The more you run, the more you realize that overuse injuries are imminent. Plantars fasciitis, runner’s knee, tight IT bands, tight hip flexors, weak glutes, shin splints, piriformis and TFL woes, Achilles woes, tendonitis and tendosis (if you don’t listen to your Physical Therapist), fractures, breaks, and pulled muscles OH MY. Running injuries are the worst and the best way to treat running injuries is to prevent them in the first place. That means building mileage slowly, strength training at least 2 days a week to strengthen weak areas (I’m looking at you hips!), recovering well, understanding how to train with your female physiology (the difference between how you recover in your low hormone phase and high hormone phase OR, if you’re peri or post-menopausal, understanding the importance of more recovery days), and then utilizing recovery tools to help your muscles pre and post-exercise. (I know, there were a ton of words in that paragraph that you might not know. Deep breath. Don’t worry. You don’t need to understand everything yet. Just keep reading.)

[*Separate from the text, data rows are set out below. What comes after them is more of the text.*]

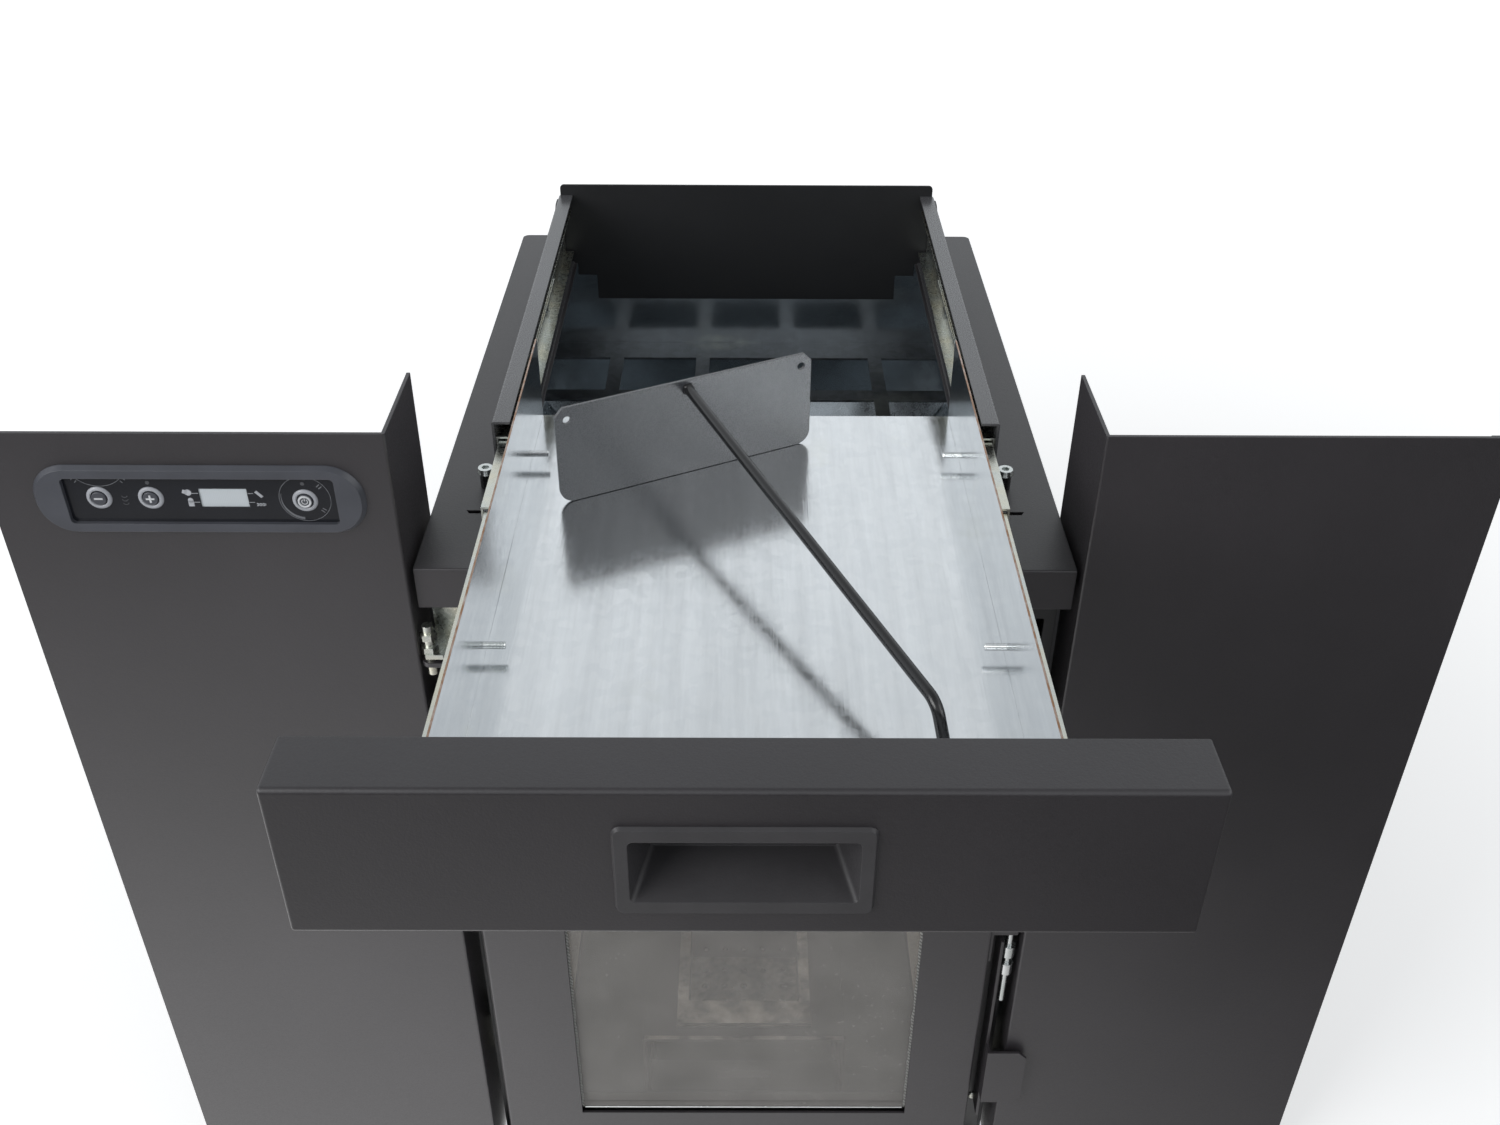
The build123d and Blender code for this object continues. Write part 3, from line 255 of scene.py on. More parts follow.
# Materials
class Finish:
    """One material: a Principled shader whose details come from nodes in object metres.

    The scale of a noise, of cells or of waves is in repeats per metre.
    """

    def __init__(self, name, colour, roughness, metallic=0.0):
        self.material = bpy.data.materials.new(name)
        self.material.use_nodes = True
        self.tree = self.material.node_tree
        self.shader = self.tree.nodes["Principled BSDF"]
        self.set("Base Color", colour)
        self.set("Roughness", roughness)
        self.set("Metallic", metallic)
        self.place = self.node("ShaderNodeTexCoord").outputs["Object"]

    def node(self, kind, inputs=None, **settings):
        return linked(self.tree, kind, inputs, **settings)

    def set(self, name, value):
        feed(self.tree, self.shader.inputs[name], value)

    def stretched(self, x=1.0, y=1.0, z=1.0):
        mapping = self.node("ShaderNodeMapping", {"Vector": self.place, "Scale": (x, y, z)})
        return mapping.outputs["Vector"]

    def noise(self, scale, detail=3.0, rough=0.55, place=None):
        made = self.node("ShaderNodeTexNoise", {"Vector": place or self.place, "Scale": scale,
                                                "Detail": detail, "Roughness": rough})
        return made.outputs["Fac"]

    def cells(self, scale, place=None, output="Color"):
        inputs = {"Vector": place or self.place, "Scale": scale}
        return self.node("ShaderNodeTexVoronoi", inputs).outputs[output]

    def cell_tones(self, scale):
        """A flat random value for each cell."""
        return self.node("ShaderNodeSeparateColor", {"Color": self.cells(scale)}).outputs["Red"]

    def waves(self, scale, direction, distortion=0.0):
        inputs = {"Vector": self.place, "Scale": scale, "Distortion": distortion}
        return self.node("ShaderNodeTexWave", inputs, bands_direction=direction).outputs["Fac"]

    def height(self):
        return self.node("ShaderNodeSeparateXYZ", {"Vector": self.place}).outputs["Z"]

    def facing_up(self):
        around = self.node("ShaderNodeTexCoord").outputs["Normal"]
        return self.node("ShaderNodeSeparateXYZ", {"Vector": around}).outputs["Z"]

    def span(self, value, low, high, to_low=0.0, to_high=1.0):
        return ranged(self.tree, value, low, high, to_low, to_high)

    def add(self, first, second):
        return worked(self.tree, "ADD", first, second)

    def times(self, first, second):
        return worked(self.tree, "MULTIPLY", first, second)

    def mix(self, share, first, second):
        return mixed(self.tree, "RGBA", share, first, second)

    def bump(self, height, strength, depth, soft_edge=0.0):
        """Bump of a depth in metres, over edges that look rounded by a radius in metres."""
        made = self.node("ShaderNodeBump", {"Height": height, "Strength": strength, "Distance": depth})
        if soft_edge:
            bevel = self.node("ShaderNodeBevel", {"Radius": soft_edge}, samples=4)
            feed(self.tree, made.inputs["Normal"], bevel.outputs["Normal"])
        self.set("Normal", made.outputs["Normal"])


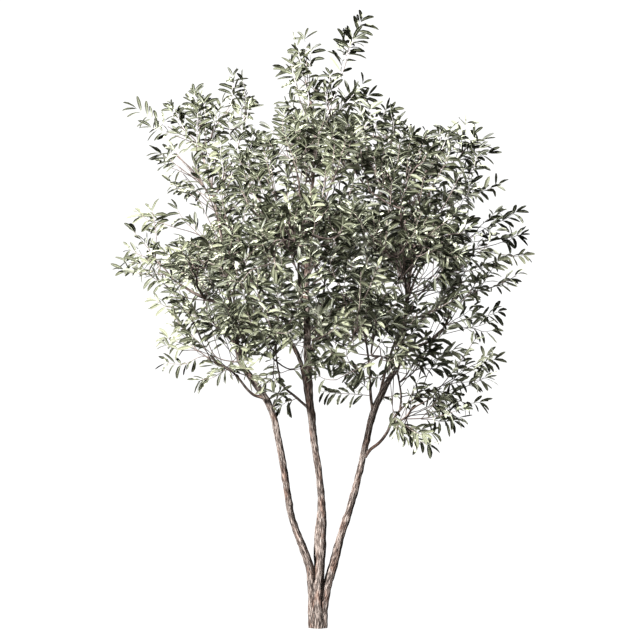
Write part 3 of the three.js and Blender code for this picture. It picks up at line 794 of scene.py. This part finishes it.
def room_ahead(place, heading, most=0.3, step=0.02):
    """How far one can go from a place before leaving the crown."""
    gone = 0.0
    while gone < most and depth_inside(crown_tree, place + heading * (gone + step)) > -0.004:
        gone += step
    return gone


def crown_field(place):
    """How far a place is into the crown, gaps between masses filled in, and its own mass."""
    total, own, deepest = 0.0, None, -np.inf
    for name, (tree, _) in mass_trees.items():
        low, high = mass_boxes[name]
        if np.any(place < low - BLEND_REACH) or np.any(place > high + BLEND_REACH):
            continue
        depth = depth_inside(tree, place)
        total += np.exp(min(depth, DEEP_ENOUGH) / BLEND_DEPTH)
        if depth > deepest:
            own, deepest = name, depth
    return total, own


def seen_from_front(places):
    """Where places appear in the upright plane through the origin: x and z."""
    eye = np.array(scene.camera.location)
    places = np.asarray(places)
    scale = eye[1] / (eye[1] - places[..., 1])
    across = eye[0] + (places[..., 0] - eye[0]) * scale
    return across, eye[2] + (places[..., 2] - eye[2]) * scale


def is_pruned(place):
    """Whether a shoot's tip lies where the shoots are thinned out."""
    across, height = seen_from_front(place)
    return bool(np.any(np.hypot(across - PRUNED[:, 0], height - PRUNED[:, 1]) < PRUNED[:, 2]))


def in_gap(places):
    """Which places lie where one looks through the crown from the front and sees the sky."""
    across, height = seen_from_front(places)
    inside = np.zeros(np.shape(across), bool)
    for x, z, wide, tall in GAPS:
        inside |= ((across - x) / wide) ** 2 + ((height - z) / tall) ** 2 < 1
    return inside


def scatter_in_crown(fullness, per_cubic_metre, spacing, least, seed):
    """Places spread evenly in the crown, by how full each mass is to be: seed, place, mass."""
    own = np.random.default_rng(seed)
    low = np.min([box[0] for box in mass_boxes.values()], axis=0) - 0.05
    high = np.max([box[1] for box in mass_boxes.values()], axis=0) + 0.05
    tries = int(np.prod(high - low) * per_cubic_metre * 3)
    spots, lots = own.uniform(low, high, (tries, 3)), own.uniform(0, 3, tries)
    cells, found = {}, []
    for i in np.nonzero(lots < max(fullness.values(), default=1.0))[0]:
        place = spots[i]
        total, name = crown_field(place)
        if total < least or lots[i] > fullness.get(name, 1.0) or in_gap(place):
            continue
        apart = spacing * fullness.get(name, 1.0) ** (-1 / 3)
        cell = (place // CELL).astype(int)
        near = [other for step in np.ndindex(3, 3, 3)
                for other in cells.get(tuple(cell + step - 1), [])]
        if near and np.linalg.norm(np.array(near) - place, axis=1).min() < apart:
            continue
        cells.setdefault(tuple(cell), []).append(place)
        found.append(((seed, i), place, name))
    return found


# ---------------------------------------------------------------- leafy shoots

CROWN_HEART = np.array([0.0, 0.0, 1.4])
SHOOT_SOURCE = np.array([0.0, 0.0, 0.95])
SHOOT_LENGTHS, EDGE_LENGTHS = (0.16, 0.28), (0.2, 0.28)
LEAF_REACH = 0.055
LEAST_ROOM = 0.06
OPEN_SHARE = 0.4


def plan_shoots():
    """Each shoot's mass, base, tip, heading and seed: out from the heart and a little upward."""
    planned = []
    for seed, place, name in scatter_in_crown(FULLNESS, **SHOOT_SCATTER):
        own = np.random.default_rng(seed)
        heading = unit(unit(place - SHOOT_SOURCE) + 0.25 * UP + own.normal(0, 0.25, 3))
        length = own.uniform(*SHOOT_LENGTHS)
        room = room_ahead(place - LEAST_ROOM * heading, heading) - LEAST_ROOM
        tip = place + heading * min(0.5 * length, room - LEAF_REACH)
        base = tip - heading * length
        along = base + (tip - base) * np.linspace(0, 1, 6)[:, None]
        if in_gap(along).mean() < OPEN_SHARE and not is_pruned(tip):
            planned.append((name, base, tip, heading, seed))
    for name, *row in LEADERS:
        reach, heading, length = np.array(row[:3]) / 1000, unit(np.array(row[3:6]) / 100), row[6] / 1000
        seed = (LEADER_SEED, int(1000 * (reach[0] + 5)), int(1000 * reach[2]))
        tip = reach - LEAF_REACH * heading
        planned.append((name, tip - heading * length, tip, heading, seed))
    led = {row[0] for row in LEADERS}
    for i, (name, (_, points)) in enumerate(mass_trees.items()):
        if name.startswith("heart") or name in led:
            continue
        own = np.random.default_rng((EDGE_SEED, i))
        outward = unit(points.mean(0) - CROWN_HEART)
        furthest = points[np.argmax(points @ outward)]
        heading = unit(outward + 0.15 * UP + own.normal(0, 0.08, 3))
        tip = furthest - heading * LEAF_REACH
        base = tip - heading * own.uniform(*EDGE_LENGTHS)
        planned.append((name, base, tip, heading, (EDGE_SEED, i)))
    return planned


shoots = plan_shoots()


# ---------------------------------------------------------------- branching from limbs to shoots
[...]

If you’re a runner looking for recovery tools to help you stay injury-free and run strong, here are 5 recovery tools that every runner should have.
Foam Roller –
WHY DO WE FOAM ROLL? I Googled it whenever my physical therapist told me to do it, I’m sure you have too. I’m a visual person so I’m going to explain what happens when we foam roll with a visual. In the book Anatomy for Runners by Jay Dicharry, MPT, SCS, he uses a box of straws as an example. Imagine thousands of straws all aligned the same way, standing upright. Together, they can hold a lot of weight because your weight is distributed evenly amongst them. But imagine that same group of straws thrown on the floor. Now, they aren’t all aligned the same way. If you were to try to stand on them, they’d collapse because your weight isn’t distributed evenly. Your muscles are long fibers like the straws. When we run or work out, we’re stressing our bodies and tiny rips happen in our muscles and connective tissues. If you don’t foam roll or break up the adhesions that occur when your body tries to repair, you’ll end up with scar tissue which limits your mobility which looks a lot like the straws thrown every which way. But when you foam roll or do soft-tissue work, you help your muscles regrow the way they’re supposed to (looking like the straws standing upright). When they do, they can hold more pressure, work the way they’re supposed to, and you stay injury-free. Does that make sense? This is why we foam roll, get massages, and use many of the recovery tools listed below.(Not sure how to foam roll? Check out Coach Amanda’s “How To Foam Roll” series available to members of the Badass Lady Gang training team and training experiences.
Lacrosse Ball –
Just like a foam roller, a lacrosse ball can help break up fascia in your feet or muscles to target adhesions and help your muscles recover. It’s cheap, efficient, and a must-have (and must use!) item for every runner.
VooDoo Band –
Compression is a valuable tool in your running toolbelt. Voodoo Bands work by first constricting blood to an area and then pushing oxygen and nutrient-rich blood into the area to aid in recovery. Let’s say your calves are overused, under recovered, and hard as rocks. They hurt when you run and foam roll. Compression can help the recovery process. In this instance, you’d use a VooDoo band on your calf before moving your muscles in the same way as you would when you’re running. Maybe you’d do some calf raises or squats, and then you walk around. Then, you take off the voodoo band and walk around. Compression, coupled with soft-tissue work will help mobilize scar tissue so that you can get your mobility back.
Calf Rocker –
The calf rocker is the cheaper alternative to a calf board and a great way to stretch your calves.
Calf Board –
Similar to the calf rocker but the calf board does more than just stretch your calves. You can work on balance and mobility while you stretch. *A note on stretching. Stretching is important and has its place! But stretching scar tissue does not break up scar tissue. Stretching is separate from foam rolling and while it feels good to stretch, it is possible to overstretch. ESPECIALLY, when you’re injured and doing everything you can to resolve an injury. (Remember those calves? Stretching your strained calves won’t resolve the problem. It might bring you a moment of relief, but you need to break up the scar tissue so that your fascia glides the way it is supposed to. The only way to do that is by mobilizing the scar tissue with compression and soft-tissue work.)
The truth is, the kryptonite to running injuries is a physical therapist. If you have access to one GO. And don’t wait until you’re hurt. Prehabbing injuries is infinitely easier than rehabbing them. But these recovery tools are wildly helpful in your quest for pain free running!